Le gouvernement de Jean Charest
se targue d’être généreux en jurant qu’il compensera la hausse en bonifiant le
régime de prêts et bourses. Laissez-moi rire. À qui profitera la bonification
de ce régime, vraiment ? Comme les auteurs de ce
texte, j’ai tendance à croire que ce sera aux institutions bancaires. Et
qui aura droit à ces fameux prêts ? Les gens qui font 5 $ et moins
par année ? Je rappelle que moi, à l’époque, je ne faisais que 60% du
salaire considéré comme étant le seuil de la pauvreté, et je n’avais le droit
qu’à des miettes de pain… J’oserais rappeler aussi qu’en 2005, les étudiants
ont dû descendre dans la rue (cette fois-là j’étais de la fête) pour convaincre
le même gouvernement libéral d’annuler les coupures de 103 millions $
faites dans le programme de prêts et bourses.
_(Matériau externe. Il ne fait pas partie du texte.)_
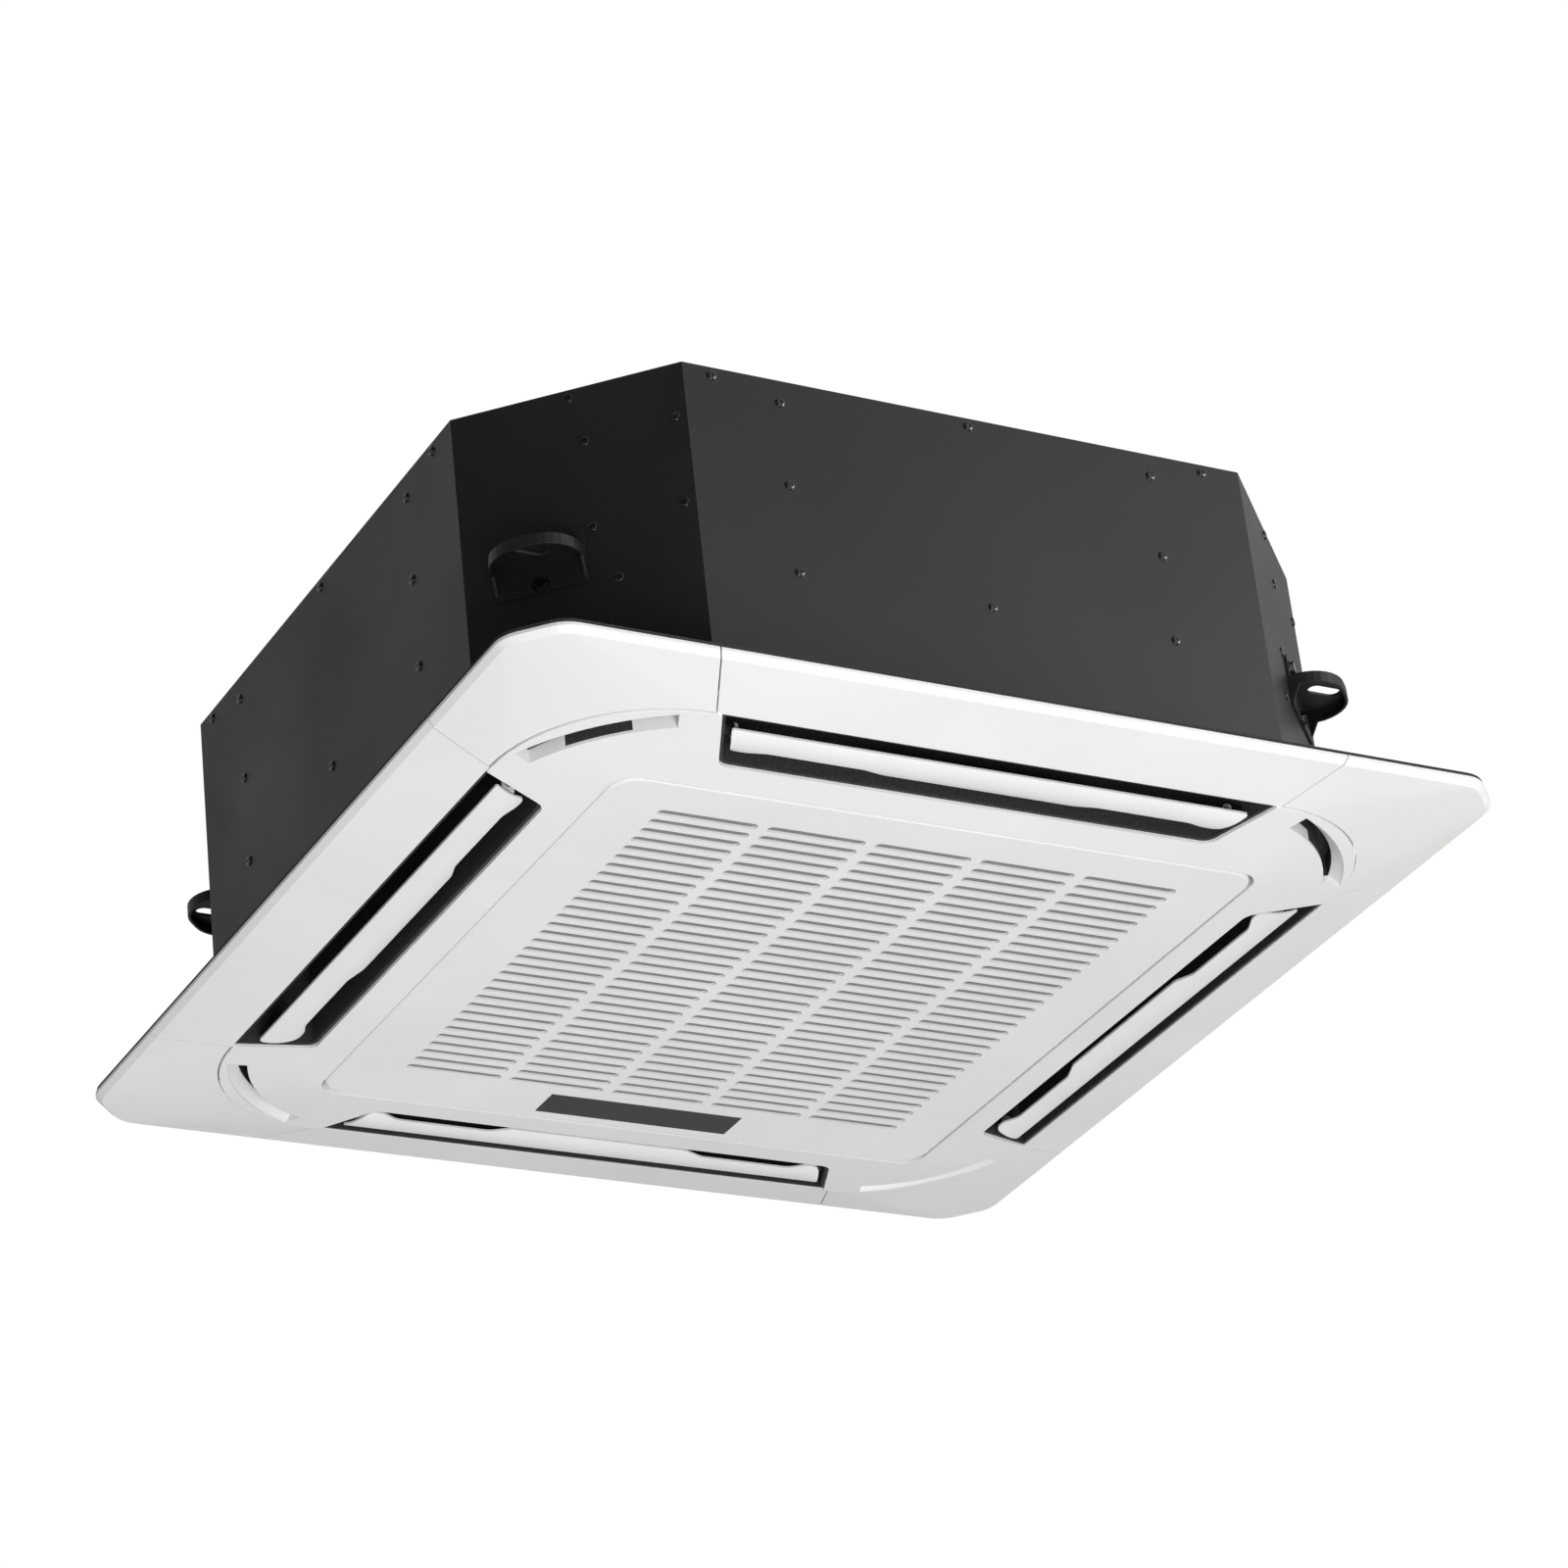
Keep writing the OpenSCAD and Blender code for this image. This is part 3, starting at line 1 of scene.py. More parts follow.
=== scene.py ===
# %% [markdown]
# # A ceiling cassette air conditioner, dressed in Blender
# The unit hangs from four rods. A black steel casing sits above the ceiling, and a white moulded
# panel with a slotted intake grille and four louvers covers the cut-out from below. The measured
# model comes from CAD, so this lesson never resizes it. We give every part the finish that it has
# in the factory, and model the small things that a maker sees up close: screw heads and mesh
# threads. The fins are drawn by their finish.

# %% Load the measured model
import json
import math
import bpy
from mathutils import Matrix, Vector


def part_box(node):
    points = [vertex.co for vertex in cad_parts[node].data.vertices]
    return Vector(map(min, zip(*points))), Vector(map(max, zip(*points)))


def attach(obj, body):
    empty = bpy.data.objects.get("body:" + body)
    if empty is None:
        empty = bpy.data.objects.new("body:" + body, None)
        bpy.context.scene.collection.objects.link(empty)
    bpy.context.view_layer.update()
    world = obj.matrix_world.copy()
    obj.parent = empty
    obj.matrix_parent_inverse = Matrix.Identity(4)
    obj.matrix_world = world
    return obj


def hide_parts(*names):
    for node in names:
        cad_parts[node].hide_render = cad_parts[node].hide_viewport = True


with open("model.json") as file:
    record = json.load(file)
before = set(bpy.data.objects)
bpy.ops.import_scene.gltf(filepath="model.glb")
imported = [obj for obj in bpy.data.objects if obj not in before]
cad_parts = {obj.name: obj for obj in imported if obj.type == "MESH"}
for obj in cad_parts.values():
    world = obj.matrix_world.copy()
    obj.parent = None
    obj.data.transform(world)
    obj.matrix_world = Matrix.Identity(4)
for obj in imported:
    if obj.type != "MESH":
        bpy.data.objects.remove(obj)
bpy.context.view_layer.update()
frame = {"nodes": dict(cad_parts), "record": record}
nodes = frame["nodes"]

# %% [markdown]
# ## Camera
# The picture was taken from below, from the corner where two louvers meet, with a long lens: the
# far edges of the panel shrink only a little. A camera is three turns and a place. We turn it about
# the vertical first, then tip it up, and last roll it about its own line of sight.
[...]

En conclusion, ce que proposent
aujourd’hui Charest et son équipe comme compromis, c’est exactement ce qu’ils
menaçaient de nous enlever il y a sept ans et ce pourquoi nous nous sommes déjà
battus.
Je ne sais pas si mes filles
seront des intellectuelles ou si elles préféreront des activités plus sportives
ou manuelles, mais une chose est sûre, très jeunes, elles auront appris
l’importance de se battre pour ses idées et de ne jamais se laisser engourdir
par les discours des politicailleux. Mes triplettes, elles sauront se tenir
debout, tête haute et pancarte de protestation au bout des bras.
Mes triplettes, malgré leur très
jeune âge, portent fièrement le carré rouge.